2005-09-12 Thread william(at)elan.net



FYI - RIPE seems to be getting ready to deploy DNSSEC on inaddr (rdns)
tree so I thought nanog folks might want to know about it too being the 
kind operational issue that we don't seem to be discussing here lately 
quite as much...


BTW - are there any plans to deploy DNSSEC for ARIN ip dns tree and if so 
when are the good people at ARIN planning to tell about it? And perhaps 
presentation about DNSSEC on ip dns tree and how it is being handled and 
what we should be ready for maybe good to have at upcoming NANOG meeting.


-- Forwarded message --
Date: Mon, 12 Sep 2005 09:39:48 +0200
From: Henk Uijterwaal <[EMAIL PROTECTED]>
To: [EMAIL PROTECTED], [EMAIL PROTECTED]
Subject: [db-wg] DNSSEC deployment on the reverse tree.

Dear Colleagues,

In June, Olaf Kolkman wrote:


The RIPE NCC has been involved with the development of the DNSSEC
protocol. Now that the protocol has become available, we plan to
implement DNSSEC on our domains in the reverse DNS tree. The
deployment of DNSSEC is the second and last phase of the Reverse DNS
restructuring project. [...]
We welcome your feedback on this poposal before 1 August 2005. Please
send your comments to the DNS Working Group Mailing List.

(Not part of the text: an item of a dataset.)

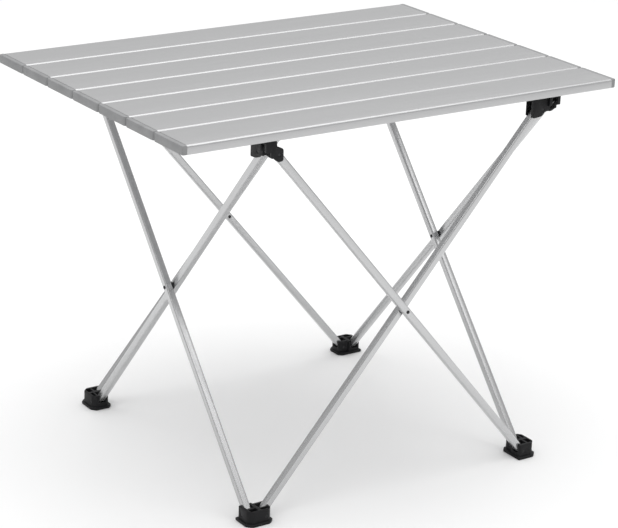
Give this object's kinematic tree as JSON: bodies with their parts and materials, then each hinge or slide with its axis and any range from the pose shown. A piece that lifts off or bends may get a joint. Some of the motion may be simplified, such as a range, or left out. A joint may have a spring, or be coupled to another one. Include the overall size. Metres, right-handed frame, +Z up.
{
  "type": "folding table",
  "caption": "Low folding camp table: roll-up aluminium slat top with plastic end caps on a frame of four scissor crosses with plastic hubs and feet.",
  "frame": {"origin": "on the floor under the middle of the whole table", "axes": "+X along the slats, +Y from the front edge to the back edge, +Z up"},
  "size_m": [0.56, 0.406, 0.442],
  "materials": {
    "slat_aluminium": "satin anodised",
    "tube_aluminium": "bright anodised",
    "grey_plastic": "matte",
    "black_plastic": "fine texture",
    "black_steel": "blackened",
    "cord": "braided elastic"
  },
  "bodies": {
    "foot_front_left": {"foot_front_left": "black_plastic", "foot_pin_outer_front_left": "black_steel", "foot_pin_inner_front_left": "black_steel"},
    "hub_front_left": {"hub_front_left": "black_plastic", "hub_pin_outer_front_left": "black_steel", "hub_pin_inner_front_left": "black_steel"},
    "foot_front_right": {"foot_front_right": "black_plastic", "foot_pin_outer_front_right": "black_steel", "foot_pin_inner_front_right": "black_steel"},
    "hub_front_right": {"hub_front_right": "black_plastic", "hub_pin_outer_front_right": "black_steel", "hub_pin_inner_front_right": "black_steel"},
    "foot_back_right": {"foot_back_right": "black_plastic", "foot_pin_outer_back_right": "black_steel", "foot_pin_inner_back_right": "black_steel"},
    "hub_back_right": {"hub_back_right": "black_plastic", "hub_pin_outer_back_right": "black_steel", "hub_pin_inner_back_right": "black_steel"},
    "foot_back_left": {"foot_back_left": "black_plastic", "foot_pin_outer_back_left": "black_steel", "foot_pin_inner_back_left": "black_steel"},
    "hub_back_left": {"hub_back_left": "black_plastic", "hub_pin_outer_back_left": "black_steel", "hub_pin_inner_back_left": "black_steel"},
    "tube_inner_front": {"tube_inner_front": "tube_aluminium", "cross_rivet_front": "black_steel"},
    "tube_outer_front": {"tube_outer_front": "tube_aluminium"},
    "tube_inner_right": {"tube_inner_right": "tube_aluminium"},
    "tube_outer_right": {"tube_outer_right": "tube_aluminium", "cross_rivet_right": "black_steel"},
    "tube_inner_back": {"tube_inner_back": "tube_aluminium", "cross_rivet_back": "black_steel"},
    "tube_outer_back": {"tube_outer_back": "tube_aluminium"},
    "tube_inner_left": {"tube_inner_left": "tube_aluminium"},
    "tube_outer_left": {"tube_outer_left": "tube_aluminium", "cross_rivet_left": "black_steel"},
    "slat_1": {"slat_1": "slat_aluminium", "end_cap_left_1": "grey_plastic", "end_cap_right_1": "grey_plastic", "elastic_cord_left": "cord", "elastic_cord_right": "cord"},
    "slat_2": {"slat_2": "slat_aluminium", "end_cap_left_2": "grey_plastic", "end_cap_right_2": "grey_plastic"},
    "slat_3": {"slat_3": "slat_aluminium", "end_cap_left_3": "grey_plastic", "end_cap_right_3": "grey_plastic"},
    "slat_4": {"slat_4": "slat_aluminium", "end_cap_left_4": "grey_plastic", "end_cap_right_4": "grey_plastic"},
    "slat_5": {"slat_5": "slat_aluminium", "end_cap_left_5": "grey_plastic", "end_cap_right_5": "grey_plastic"},
    "slat_6": {"slat_6": "slat_aluminium", "end_cap_left_6": "grey_plastic", "end_cap_right_6": "grey_plastic"},
    "slat_7": {"slat_7": "slat_aluminium", "end_cap_left_7": "grey_plastic", "end_cap_right_7": "grey_plastic"}
  },
  "joints": [
    {"name": "fold", "type": "hinge", "parent": "foot_front_left", "child": "tube_inner_front", "pos_m": [-0.165, -0.18263, 0.0088], "axis": [0, -1, 0], "range_deg": [0, 38]},
    {"name": "cross_front", "type": "hinge", "parent": "tube_inner_front", "child": "tube_outer_front", "pos_m": [0.01, -0.18752, 0.21275], "axis": [0, 1, 0], "range_deg": [0, 76]},
    {"name": "hub_front_right_pivot", "type": "hinge", "parent": "tube_inner_front", "child": "hub_front_right", "pos_m": [0.185, -0.18263, 0.4167], "axis": [0, 1, 0], "range_deg": [0, 38]},
    {"name": "hub_front_left_pivot", "type": "hinge", "parent": "tube_outer_front", "child": "hub_front_left", "pos_m": [-0.165, -0.19243, 0.4167], "axis": [0, -1, 0], "range_deg": [0, 38]},
    {"name": "foot_front_right_pivot", "type": "hinge", "parent": "tube_outer_front", "child": "foot_front_right", "pos_m": [0.185, -0.19243, 0.0088], "axis": [0, -1, 0], "range_deg": [0, 38]},
    {"name": "tube_outer_left_pivot", "type": "hinge", "parent": "foot_front_left", "child": "tube_outer_left", "pos_m": [-0.1789, -0.17852, 0.0088], "axis": [1, 0, 0], "range_deg": [0, 38]},
    {"name": "cross_left", "type": "hinge", "parent": "tube_outer_left", "child": "tube_inner_left", "pos_m": [-0.174, -0.00352, 0.21275], "axis": [-1, 0, 0], "range_deg": [0, 76]},
    {"name": "hub_back_left_pivot", "type": "hinge", "parent": "tube_outer_left", "child": "hub_back_left", "pos_m": [-0.1789, 0.17147, 0.4167], "axis": [-1, 0, 0], "range_deg": [0, 38]},
    {"name": "foot_back_left_pivot", "type": "hinge", "parent": "tube_inner_left", "child": "foot_back_left", "pos_m": [-0.1691, 0.17147, 0.0088], "axis": [1, 0, 0], "range_deg": [0, 38]},
    {"name": "tube_outer_right_pivot", "type": "hinge", "parent": "hub_front_right", "child": "tube_outer_right", "pos_m": [0.1989, -0.17852, 0.4167], "axis": [-1, 0, 0], "range_deg": [0, 38]},
    {"name": "cross_right", "type": "hinge", "parent": "tube_outer_right", "child": "tube_inner_right", "pos_m": [0.194, -0.00352, 0.21275], "axis": [1, 0, 0], "range_deg": [0, 76]},
    {"name": "foot_back_right_pivot", "type": "hinge", "parent": "tube_outer_right", "child": "foot_back_right", "pos_m": [0.1989, 0.17147, 0.0088], "axis": [1, 0, 0], "range_deg": [0, 38]},
    {"name": "hub_back_right_pivot", "type": "hinge", "parent": "tube_inner_right", "child": "hub_back_right", "pos_m": [0.1891, 0.17147, 0.4167], "axis": [-1, 0, 0], "range_deg": [0, 38]},
    {"name": "tube_inner_back_pivot", "type": "hinge", "parent": "hub_back_left", "child": "tube_inner_back", "pos_m": [-0.165, 0.17558, 0.4167], "axis": [0, 1, 0], "range_deg": [0, 38]},
    {"name": "cross_back", "type": "hinge", "parent": "tube_inner_back", "child": "tube_outer_back", "pos_m": [0.01, 0.18047, 0.21275], "axis": [0, -1, 0], "range_deg": [0, 76]},
    {"name": "top_lift", "type": "slide", "parent": "hub_front_left", "child": "slat_1", "axis": [0, 0, 1], "range_m": [0, 0.15]},
    {"name": "roll", "type": "hinge", "parent": "slat_1", "child": "slat_2", "pos_m": [0, -0.14278, 0.442], "axis": [1, 0, 0], "range_deg": [0, 50], "deforming": ["elastic_cord_left", "elastic_cord_right"]},
    {"name": "roll_3", "type": "hinge", "parent": "slat_2", "child": "slat_3", "pos_m": [0, -0.08507, 0.442], "axis": [1, 0, 0], "range_deg": [0, 50]},
    {"name": "roll_4", "type": "hinge", "parent": "slat_3", "child": "slat_4", "pos_m": [0, -0.02738, 0.442], "axis": [1, 0, 0], "range_deg": [0, 50]},
    {"name": "roll_5", "type": "hinge", "parent": "slat_4", "child": "slat_5", "pos_m": [0, 0.03033, 0.442], "axis": [1, 0, 0], "range_deg": [0, 50]},
    {"name": "roll_6", "type": "hinge", "parent": "slat_5", "child": "slat_6", "pos_m": [0, 0.08803, 0.442], "axis": [1, 0, 0], "range_deg": [0, 50]},
    {"name": "roll_7", "type": "hinge", "parent": "slat_6", "child": "slat_7", "pos_m": [0, 0.14572, 0.442], "axis": [1, 0, 0], "range_deg": [0, 50]}
  ],
  "couplings": [
    {"joint": "cross_front", "follows": "fold", "ratio": 2},
    {"joint": "hub_front_right_pivot", "follows": "fold", "ratio": 1},
    {"joint": "hub_front_left_pivot", "follows": "fold", "ratio": 1},
    {"joint": "foot_front_right_pivot", "follows": "fold", "ratio": 1},
    {"joint": "tube_outer_left_pivot", "follows": "fold", "ratio": 1},
    {"joint": "cross_left", "follows": "fold", "ratio": 2},
    {"joint": "hub_back_left_pivot", "follows": "fold", "ratio": 1},
    {"joint": "foot_back_left_pivot", "follows": "fold", "ratio": 1},
    {"joint": "tube_outer_right_pivot", "follows": "fold", "ratio": 1},
    {"joint": "cross_right", "follows": "fold", "ratio": 2},
    {"joint": "foot_back_right_pivot", "follows": "fold", "ratio": 1},
    {"joint": "hub_back_right_pivot", "follows": "fold", "ratio": 1},
    {"joint": "tube_inner_back_pivot", "follows": "fold", "ratio": 1},
    {"joint": "cross_back", "follows": "fold", "ratio": 2},
    {"joint": "roll_3", "follows": "roll", "ratio": 1},
    {"joint": "roll_4", "follows": "roll", "ratio": 1},
    {"joint": "roll_5", "follows": "roll", "ratio": 1},
    {"joint": "roll_6", "follows": "roll", "ratio": 1},
    {"joint": "roll_7", "follows": "roll", "ratio": 1}
  ]
}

The comment period was extended to 1 September and some comments were
posted to the list.  These have all been incorporated and the new
documents are at:


You can find the proposed policy at:

http://www.ripe.net/rs/reverse/dnssec/draft-dnssec-policy.html.
  "DNSSEC Key Maintenance Procedure"

http://www.ripe.net/rs/reverse/dnssec/key-maintenance-procedure.html
  "Procedure for Requesting DNSSEC Delegations"

http://www.ripe.net/rs/reverse/dnssec/registry-procedure.html


I'm going to suggest to the chairs of the WG to do a last call on these
documents and have them published as RIPE documents.